Print version ISSN 1665-952X

Abstract

BUIRA, Ariel. The Institutions of Bretton Woods: Government without Legitimacy?. Economía UNAM [online]. 2007, vol.4, n.10, pp.30-61. ISSN 1665-952X.

Sixty years after their inception, the institutions of Bretton Woods are going through a crisis of legitimacy that damages both their credibility and their effectiveness. The root of this crisis is the non-representative nature of their structure of government, which places the control of the institutions in the hands of a small group of industrialized countries that consider developing countries and the economies in transition as junior partners despite the fact that they represent in real terms more than half the world's output and the majority of its population and include the most dynamic economies and the main holders of international reserves. With time, the effects of the Bretton Woods institutions' non-representative nature have been aggravated by two trends.
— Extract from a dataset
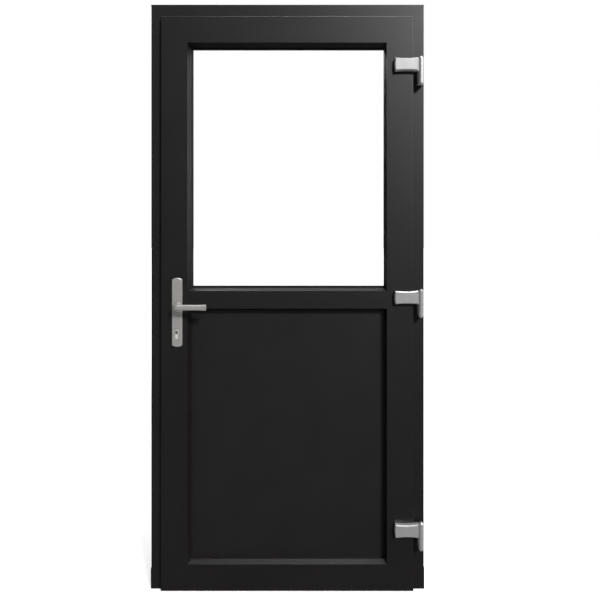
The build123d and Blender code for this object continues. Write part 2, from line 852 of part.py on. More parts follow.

In the first place, a growing divide between member countries: on the one hand are the industrialized, creditor countries, which are not borrowers but do decide for the most part policy and norms, and, on the other hand, the developing countries, current or potential debtors subject to the policies and norms formulated by others. The second trend is the rapid increase in both the size and importance of the economies of the developing countries, particularly those with emerging markets, in the world economy. This trend has meant that the institutions' structure of government, which reflects the political agreement reached at the end of World War II, is becoming more and more obsolete.